The following code does the same as the one above, but represents the number of unique triggered vulnerabilities over the number of test cases. With this, we can analyze the behavior of the different fuzzers based on the efficiency of the generated test cases alone (setting the throughput of the fuzzers aside).

In [None]:
def draw_vulns_over_testcases(datasets: list[list[str]], title: str, ylabel: str, num_datapoints: int = None, draw_confidence_interval: bool = True, labels: list[str] = None, label_placement: tuple[float,float] = None, save_path: str = None, big_font: bool = False, ncols: int = None, figsize: tuple[float,float] = None):
    """
    Draws the vulnerabilities over the number of test cases using the given datasets. See the docs of draw_vulns for details on the arguments.
    """
    assert isinstance(datasets[0], list), "Please provide a list of lists of strings, each top level list representing one configuration with several runs."
    actual_data = [[data[ds] for ds in ds_list] for ds_list in datasets]
    draw_vulns(datasets, actual_data, title, ylabel, num_datapoints=num_datapoints, labels=labels, label_placement=label_placement, save_path=save_path, draw_confidence_interval=draw_confidence_interval, big_font=big_font, ncols=ncols, figsize=figsize)

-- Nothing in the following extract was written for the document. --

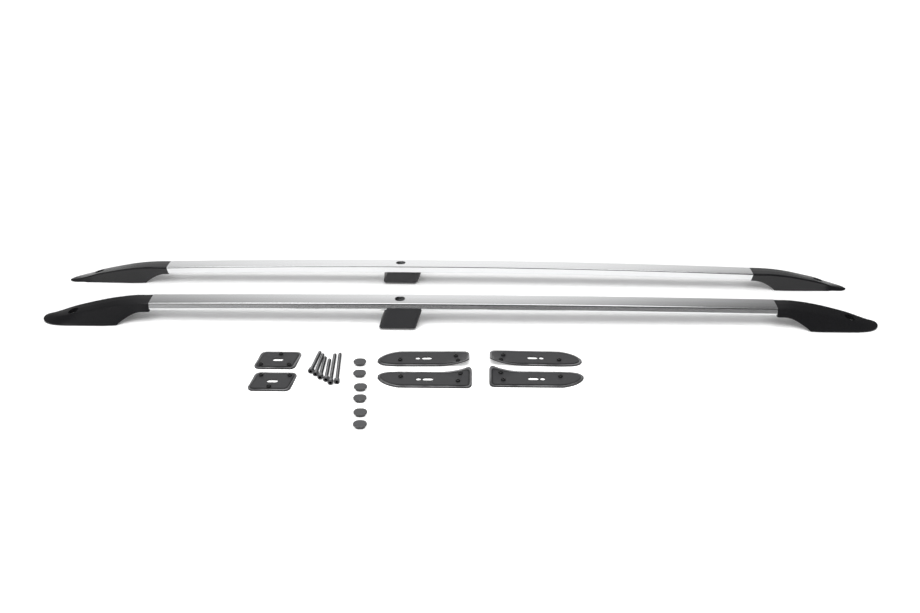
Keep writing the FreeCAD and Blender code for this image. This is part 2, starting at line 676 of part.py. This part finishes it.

**Example:** The following code draws the vulnerabilities over time for A_NN and A_BASELINE for the default configuration, including the confidence intervals.

In [None]:
# draw vulnerabilities over time
# change the used datasets to see other subsets of the used algorithms
draw_vulns_over_testcases([nn_datasets, bl_datasets], "Performance over Number of Test Cases", ylabel="#Vulnerabilities Triggered", labels=["MLDriven", "Baseline"], draw_confidence_interval=True)

## Integer Value

The following function draws the integer values chosen by the fuzzers over the number of test cases.

In [None]:
def draw_integer_values(datasets: list[list[str]], identifier: str, title: str, ylabel: str, num_datapoints: int = None, labels: list[str] = None,  xticks: list[int] = None, label_placement: tuple[float, float] = None, save_path: str = None, draw_legend: bool = True, ncols: int = None, big_font: bool = False):
    """
    Draw a plot showing the chosen integer values over time.
    :param datasets: The datasets that should be used for this figure. Only includes the path names of the experiment results, not the actual data.
    :param identifier: Row in the data to be used for the plot, you probably want to use either 'test_case.sint' or 'test_case.unit'
    :param title: Title to be used for the figure.
    :param ylabel: Label for the y-axis to be used for the figure.
    :param num_datapoints: The number of datapoints to use per dataset. If restricted, this can help to make the calculation faster and resulting figure smaller (since less datapoints need to be represented).
    :param labels: The labels to use for the data sets. Defaults to the file names.
    :param xticks: The x-ticks to be used for the figure.
    :param label_placement: The placement of the label box as a tuple of x and y position.
    :param save_path: The path to which the resulting figure should be saved. Nothing is saved if the path is set to None.
    :param draw_legend: Set to True if the legend should be drawn, False otherwise.
    :param ncols: The number of columns the label box should have. Defaults to len(datasets).
    :param big_font: Switch to make the font bigger (font size 16).
    """
    fig, ax = plt.subplots()
    ax.set_title(title)
    ax.set_xlabel("#Test Cases")
    ax.set_ylabel(ylabel)
    if xticks:
        ax.set_xticks(xticks)

    assert(labels is None or len(labels) == len(datasets))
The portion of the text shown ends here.